Le Premier ministre espagnol Pedro Sánchez s'est montré plus réaliste dans son message vidéo. Il s'est exprimé très clairement en faveur de l'imposition des très grandes fortunes, a appelé à une convention fiscale ambitieuse de l'ONU et au principe selon lequel l'imposition doit avoir lieu là où la valeur ajoutée est créée. « La question est simple : contrôlons-nous la fiscalité mondiale ou laissons-nous le système nous contrôler ? ». L'Espagne, qui accueille la FfD4 à Séville, joue un rôle de premier plan. Ses propos clairs sont donc un signe d'espoir.

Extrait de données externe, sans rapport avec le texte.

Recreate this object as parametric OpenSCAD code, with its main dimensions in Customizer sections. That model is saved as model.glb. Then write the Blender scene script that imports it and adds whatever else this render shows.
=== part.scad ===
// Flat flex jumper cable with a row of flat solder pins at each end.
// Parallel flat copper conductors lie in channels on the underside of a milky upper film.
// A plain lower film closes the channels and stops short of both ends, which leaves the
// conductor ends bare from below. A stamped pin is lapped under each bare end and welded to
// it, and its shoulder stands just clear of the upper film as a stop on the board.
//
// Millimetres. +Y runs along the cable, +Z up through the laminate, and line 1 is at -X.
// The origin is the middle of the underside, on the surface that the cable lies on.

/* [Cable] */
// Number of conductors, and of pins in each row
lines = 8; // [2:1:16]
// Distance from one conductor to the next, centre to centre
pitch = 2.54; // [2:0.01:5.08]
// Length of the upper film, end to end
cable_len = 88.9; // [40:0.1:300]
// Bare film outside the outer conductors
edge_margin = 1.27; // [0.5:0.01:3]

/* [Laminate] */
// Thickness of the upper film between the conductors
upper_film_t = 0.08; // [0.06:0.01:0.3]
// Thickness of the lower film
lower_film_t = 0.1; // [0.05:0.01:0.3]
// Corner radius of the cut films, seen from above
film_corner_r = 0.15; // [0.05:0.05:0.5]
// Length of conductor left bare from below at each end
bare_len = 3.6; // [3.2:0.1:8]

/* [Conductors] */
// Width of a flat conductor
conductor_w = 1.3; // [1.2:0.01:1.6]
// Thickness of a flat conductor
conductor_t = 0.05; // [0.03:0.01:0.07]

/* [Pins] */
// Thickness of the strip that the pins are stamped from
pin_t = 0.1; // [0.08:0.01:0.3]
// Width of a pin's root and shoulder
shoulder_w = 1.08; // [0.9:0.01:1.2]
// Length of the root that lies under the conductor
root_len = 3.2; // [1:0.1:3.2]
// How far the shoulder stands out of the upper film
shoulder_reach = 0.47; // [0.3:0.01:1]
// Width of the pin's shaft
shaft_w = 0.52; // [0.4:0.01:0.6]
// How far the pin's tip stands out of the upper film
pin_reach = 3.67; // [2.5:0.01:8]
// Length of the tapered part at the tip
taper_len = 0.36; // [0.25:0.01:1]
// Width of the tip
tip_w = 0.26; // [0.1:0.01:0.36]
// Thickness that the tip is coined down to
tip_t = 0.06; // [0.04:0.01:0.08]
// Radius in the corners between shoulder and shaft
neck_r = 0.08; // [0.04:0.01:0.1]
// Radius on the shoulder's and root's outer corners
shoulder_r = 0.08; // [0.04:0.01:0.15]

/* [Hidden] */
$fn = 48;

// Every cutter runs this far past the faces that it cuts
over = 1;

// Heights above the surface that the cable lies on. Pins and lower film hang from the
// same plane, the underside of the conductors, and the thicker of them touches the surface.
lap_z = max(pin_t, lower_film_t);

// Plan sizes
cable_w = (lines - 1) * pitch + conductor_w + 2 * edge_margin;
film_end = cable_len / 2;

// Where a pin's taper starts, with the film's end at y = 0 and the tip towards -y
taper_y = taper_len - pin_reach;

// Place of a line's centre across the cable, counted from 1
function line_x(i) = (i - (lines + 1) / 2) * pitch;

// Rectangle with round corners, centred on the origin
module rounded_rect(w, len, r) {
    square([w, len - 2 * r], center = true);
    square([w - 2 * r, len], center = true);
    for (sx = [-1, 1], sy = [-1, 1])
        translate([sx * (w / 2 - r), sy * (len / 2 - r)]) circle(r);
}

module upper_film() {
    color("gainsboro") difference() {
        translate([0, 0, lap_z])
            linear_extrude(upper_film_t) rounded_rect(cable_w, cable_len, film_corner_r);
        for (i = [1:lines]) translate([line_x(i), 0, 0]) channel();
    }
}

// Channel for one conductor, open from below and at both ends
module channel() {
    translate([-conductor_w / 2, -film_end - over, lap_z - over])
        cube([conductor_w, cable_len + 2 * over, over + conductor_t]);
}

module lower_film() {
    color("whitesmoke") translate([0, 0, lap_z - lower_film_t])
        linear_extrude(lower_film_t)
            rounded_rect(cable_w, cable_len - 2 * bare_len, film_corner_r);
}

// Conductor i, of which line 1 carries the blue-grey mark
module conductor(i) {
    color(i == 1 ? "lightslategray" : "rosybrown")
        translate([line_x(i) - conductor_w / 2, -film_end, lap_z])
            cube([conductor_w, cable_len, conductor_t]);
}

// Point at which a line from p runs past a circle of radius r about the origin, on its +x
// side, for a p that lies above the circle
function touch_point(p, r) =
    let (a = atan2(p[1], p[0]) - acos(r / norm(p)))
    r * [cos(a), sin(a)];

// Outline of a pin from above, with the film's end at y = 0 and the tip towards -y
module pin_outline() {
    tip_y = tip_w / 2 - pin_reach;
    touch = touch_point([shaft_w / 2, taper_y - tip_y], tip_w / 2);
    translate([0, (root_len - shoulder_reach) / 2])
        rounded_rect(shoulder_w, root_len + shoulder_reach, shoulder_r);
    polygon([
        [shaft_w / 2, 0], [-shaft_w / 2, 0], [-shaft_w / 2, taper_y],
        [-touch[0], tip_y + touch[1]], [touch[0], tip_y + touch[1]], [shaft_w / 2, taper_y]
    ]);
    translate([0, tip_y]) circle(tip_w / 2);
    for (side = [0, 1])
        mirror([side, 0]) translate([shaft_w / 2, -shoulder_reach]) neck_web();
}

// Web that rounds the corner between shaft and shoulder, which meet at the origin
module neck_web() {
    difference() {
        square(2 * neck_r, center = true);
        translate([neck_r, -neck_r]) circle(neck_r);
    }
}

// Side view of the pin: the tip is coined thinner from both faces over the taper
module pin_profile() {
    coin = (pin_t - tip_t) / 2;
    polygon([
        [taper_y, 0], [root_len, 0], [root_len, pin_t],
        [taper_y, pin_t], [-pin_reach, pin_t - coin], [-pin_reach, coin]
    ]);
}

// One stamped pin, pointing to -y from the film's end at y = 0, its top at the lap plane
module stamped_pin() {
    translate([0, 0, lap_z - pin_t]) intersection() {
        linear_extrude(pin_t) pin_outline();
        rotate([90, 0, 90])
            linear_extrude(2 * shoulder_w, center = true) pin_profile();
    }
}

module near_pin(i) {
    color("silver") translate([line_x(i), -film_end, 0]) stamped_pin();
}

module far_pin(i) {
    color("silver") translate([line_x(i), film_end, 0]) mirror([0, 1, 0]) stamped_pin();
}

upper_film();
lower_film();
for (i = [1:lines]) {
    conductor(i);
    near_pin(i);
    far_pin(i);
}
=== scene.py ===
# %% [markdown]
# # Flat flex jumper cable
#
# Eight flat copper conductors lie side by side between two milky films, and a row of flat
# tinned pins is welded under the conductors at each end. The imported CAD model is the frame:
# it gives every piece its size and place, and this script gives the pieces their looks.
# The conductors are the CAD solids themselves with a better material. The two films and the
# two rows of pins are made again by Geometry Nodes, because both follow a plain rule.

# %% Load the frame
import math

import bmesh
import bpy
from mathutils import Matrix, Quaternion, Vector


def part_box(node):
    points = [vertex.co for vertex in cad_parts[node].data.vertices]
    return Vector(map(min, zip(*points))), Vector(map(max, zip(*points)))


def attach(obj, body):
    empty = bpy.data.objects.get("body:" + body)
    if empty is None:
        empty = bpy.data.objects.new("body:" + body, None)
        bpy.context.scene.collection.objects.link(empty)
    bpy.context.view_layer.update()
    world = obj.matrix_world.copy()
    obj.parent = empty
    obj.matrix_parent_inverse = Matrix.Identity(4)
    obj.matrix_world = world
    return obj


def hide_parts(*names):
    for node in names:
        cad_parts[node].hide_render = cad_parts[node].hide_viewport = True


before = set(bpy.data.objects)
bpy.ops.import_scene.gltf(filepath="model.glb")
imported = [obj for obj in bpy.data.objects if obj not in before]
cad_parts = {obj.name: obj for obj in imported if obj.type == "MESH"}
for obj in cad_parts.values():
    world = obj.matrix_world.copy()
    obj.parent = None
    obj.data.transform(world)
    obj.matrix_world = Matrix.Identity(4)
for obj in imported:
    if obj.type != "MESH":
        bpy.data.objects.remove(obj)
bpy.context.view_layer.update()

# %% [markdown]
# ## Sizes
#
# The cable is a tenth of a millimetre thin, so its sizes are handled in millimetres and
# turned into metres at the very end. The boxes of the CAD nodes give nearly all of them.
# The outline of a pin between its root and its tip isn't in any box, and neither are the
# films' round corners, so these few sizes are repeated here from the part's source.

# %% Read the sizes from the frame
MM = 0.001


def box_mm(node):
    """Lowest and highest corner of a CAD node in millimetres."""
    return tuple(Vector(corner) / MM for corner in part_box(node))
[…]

L'économiste indienne et coprésidente de l'ICRICT, Jayati Ghosh, est allée encore plus loin : « Les périodes difficiles sont l'occasion de se réorganiser, de former de nouvelles alliances et de trouver des alliés là où on ne les attendait pas. » Si les pays européens se tournaient vers l'Afrique pour négocier la fiscalité mondiale, face à l'arrogance de Washington, ce serait plus qu'un signe d'espoir.